Hayward cold case gets new attention as 49-year anniversary approaches

Christine Eastin has been missing since 1971. (Hayward Police Dept.)

From all accounts, it appeared that 19-year-old Christine Eastin had it all.

She had been homecoming queen at her high school in Hayward.

She was just a day away from starting a new job at an East Bay bank, and she was taking classes at Chabot College in Hayward.

Friends say she was beautiful, charismatic and kind.

But there may have been things, secrets, that Eastin, who disappeared 49 years ago this week, was hiding.

"I learned that she might have been pregnant," former Hayward police officer Dave Legro, who worked the case back in 1971, told KTVU in a story last year.

There was also an ex-boyfriend, with whom Eastin apparently still desired a relationship.

“She did still care about him,’’ said Judy Verhoek, a San Leandro woman who was a friend at the time of Eastin’s disappearance and still monitors the case to this day.

Police say the former boyfriend has been cleared as a suspect, and over the last five decades investigators have come up empty after chasing down countless leads and rumors about the woman's whereabouts. 

Saturday marks 49 years since Eastin went missing after washing her ex-boyfriend’s car at the former Charlie’s Car Wash on Mission Boulevard in Hayward.

The case is the oldest missing-persons case currently open at the Hayward Police Department, but investigators this week are reminding the public and the woman’s family that the case is not closed.

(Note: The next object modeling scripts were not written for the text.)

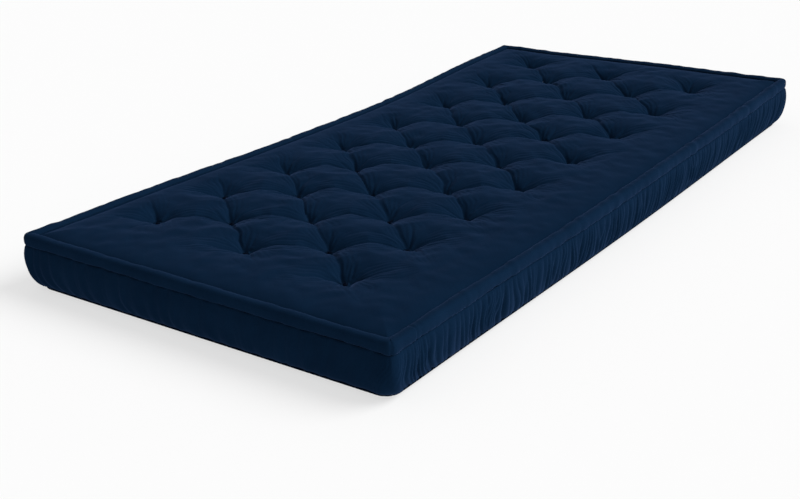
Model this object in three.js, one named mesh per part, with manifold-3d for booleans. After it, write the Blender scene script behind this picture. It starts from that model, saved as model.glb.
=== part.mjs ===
// A tufted futon mattress for one person, lying flat: a sewn cotton casing with a rolled top
// edge, a gathered side band and a base cord, three layers of filling, and the waxed twine ties
// that pull the two faces together. Millimetres, +Z up, +Y towards the head end, origin at the
// middle of the underside.
import * as THREE from "three";
import { mergeVertices } from "three/addons/utils/BufferGeometryUtils.js";
import Module from "manifold-3d";

const wasm = await Module();
wasm.setup();

// Driving dimensions.
const LENGTH = 1900;
const WIDTH = 900;
const HEIGHT = 120;
const TIGHTEST_RADIUS = 3; // of any corner, however far in
const TOP_ROUNDING = 14; // the corners are crisp at the rolled edge and rounder below it
const BASE_ROUNDING = 48;
const CLOTH = 2.5; // thickness of the quilted casing cloth
const FIT_GAP = 0.3; // clearance kept between neighbouring pieces
const CORNER_STEPS = 5; // straight pieces in each corner's arc

// Rolled edge round the top face: a stuffed square roll with rounded corners.
const ROLL_SIZE = 23;
const ROLL_INSET = 0.5; // its outer side, in from the widest outline
const ROLL_TOP = 116.8;

// Base cord, sewn between the side band and the underside.
const CORD_RADIUS = 4;
const CORD_INSET = 25;
const CORD_HEIGHT = 4.6;
const CORD_SIDES = 8;

// Top face: flat in the middle and sloping down to the rolled edge.
const TOP_RIM_INSET = 24;
const TOP_RIM_HEIGHT = 112;
const TOP_FLAT_INSET = 70;
const BASE_RIM_INSET = 29.5;

// Filling layers, by the height of the joints between them.
const CORE_BOTTOM = 40;
const CORE_TOP = 72;

// Tufting: rows of three ties with rows of two between them. It was set out by hand, so that the
// pattern sits a little off centre and out of square, and its rows spread towards the head.
const WIDE_ROWS = 8;
const ROW_PITCH = 108; // at the middle of the length
const TIE_PITCH = 259;
const TIE_SHIFT = [-32, -17];
const COLUMN_DRIFT = 2.5; // sideways, for each row
const ROW_LEAN = -22; // along the length, for each tie pitch across
const ROW_SPREAD = 0.77; // along the length, for the square of the row count from the middle
const TWINE_RADIUS = 1.2;
const ROSETTE_RADIUS = 8;
const ROSETTE_THICKNESS = 4;
const TIE_SIDES = 6;
const TURN_PER_TIE = 7.3; // degrees
const TWINE_HOLE_RADIUS = TWINE_RADIUS + 0.5;
const TOP_DIMPLE = { depth: 28, mouth: 44, seat: 9, sides: 6 };
const BASE_DIMPLE = { depth: 11, mouth: 26, seat: 9, sides: 6 };

const navy = { color: 0x14284a, roughness: 0.9, metalness: 0 };
const MATERIALS = {
  casing: new THREE.MeshStandardMaterial(navy),
  side: new THREE.MeshStandardMaterial({ ...navy, color: 0x12253f }),
  trim: new THREE.MeshStandardMaterial({ ...navy, color: 0x162c4c }),
  cotton: new THREE.MeshStandardMaterial({ color: 0xe9e1cf, roughness: 1, metalness: 0 }),
  latex: new THREE.MeshStandardMaterial({ color: 0xf0e8cc, roughness: 0.8, metalness: 0 }),
  twine: new THREE.MeshStandardMaterial({ color: 0x0b1526, roughness: 0.7, metalness: 0 }),
};

// Turns a closed three.js geometry into a manifold solid, for cutting and joining.
function solidFrom(geometry) {
  const bare = geometry.clone();
  bare.deleteAttribute("normal");
  bare.deleteAttribute("uv");
  const merged = mergeVertices(bare, 1e-4);
  return new wasm.Manifold(
    new wasm.Mesh({
      numProp: 3,
      vertProperties: new Float32Array(merged.attributes.position.array),
      triVerts: new Uint32Array(merged.index.array),
    }),
  );
}

// Turns a manifold solid back into a three.js geometry.
function geometryFrom(solid) {
  const mesh = solid.simplify(0.01).getMesh();
  return new THREE.BufferGeometry()
    .setAttribute("position", new THREE.BufferAttribute(mesh.vertProperties, 3))
    .setIndex(new THREE.BufferAttribute(mesh.triVerts, 1));
}

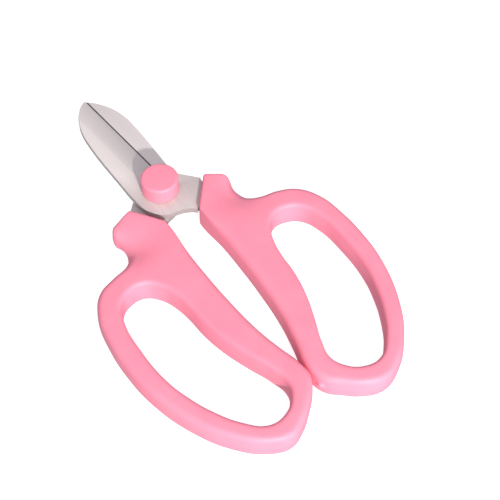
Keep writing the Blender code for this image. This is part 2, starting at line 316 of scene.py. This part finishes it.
def rounded_slab(side, z, half, radius, draft):
    """Field of a slab whose outline is at side 0, drawn in by draft at its faces, with rounded rims."""
    across = side + draft * z / half + radius
    above = z - half + radius
    outside = np.hypot(np.maximum(across, 0), np.maximum(above, 0))
    return outside + np.minimum(np.maximum(across, above), 0) - radius


def soft_max(a, b, width):
    """The larger field, with the meeting line rounded over the width."""
    h = np.clip(0.5 + 0.5 * (a - b) / width, 0, 1)
    return b + (a - b) * h + width * h * (1 - h)


def stop_field(x, y, zs):
    """Field of the ball that makes the stop."""
    cx, cy, cz = STOP_PLACE
    level = (x - cx) ** 2 + (y - cy) ** 2
    return np.sqrt(level[..., None] + (zs - cz)[None, None, :] ** 2) - STOP_RADIUS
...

“It has been 49 years since she disappeared,’’ the department posted on its Facebook page. “But this will remain an open investigation until we can bring long-sought answers to Christine’s family. To achieve this goal, we have a dedicated detective assigned to this investigation.”

Police spokeswoman Officer Claudia Mau said Detective Ryan Sprague has taken over the case and would like to speak to anyone who has information about Eastin or the case in general.

“He wants to make sure that he covers all his basis and makes sure he reaches out to the public,’’ Mau said. “Even if people have spoken to police before we are encouraging them to get in contact again.”

Here’s what is known:

On the night of Jan. 18, 1971, Eastin and a friend went to Mervyn’s department store in Hayward so Eastin could purchase a pair of boots that she had saved to buy. Her friend, Sandy Lemmon, told KTVU in a news story last year that Eastin dropped her off about 9:30 p.m. and said she was going to wash her boyfriend’s blue 1969 Ford Maverick, that she had been driving.

Eastin drove to her home in Hayward, took a shower, and told her family she planned to stop by a car wash before picking up her ex-boyfriend at a Jack in the Box restaurant where he worked.

She never arrived at the fast food restaurant and when the ex-boyfriend called her house looking for her, her family went out looking for the teen. The Maverick was found—still wet—at the car wash the following day. Eastin’s purse and bluish-gold scarf were on the front seat. Papers that had been inside the car were scattered on the ground nearby.

“There was nothing in her life or in her background that would indicate that she was a runaway, “ Verhoek said Thursday. Friends say Eastin was not involved with drugs and didn’t hang around with people who were.

She was, friends said, the all-American girl who one friend described as “like a Barbie doll."

Verhoek said she was always smiling and a “very sweet person.”

“People who went to high school with her have commented that as popular as she was, she was still a very nice person,’’ she said.

 So what happened?

“I do think she was the victim of foul play,’’ Verhoek said. “ It’s frustrating beyond belief to not know what happened.”

Police too suspect foul play in her disappearance.

Anyone with information about the case should contact Detective Ryan Sprague at 510-293-7176.  

There is a $50,000 reward for anyone who has information that leads to the conviction of the person responsible for Eastin’s disappearance.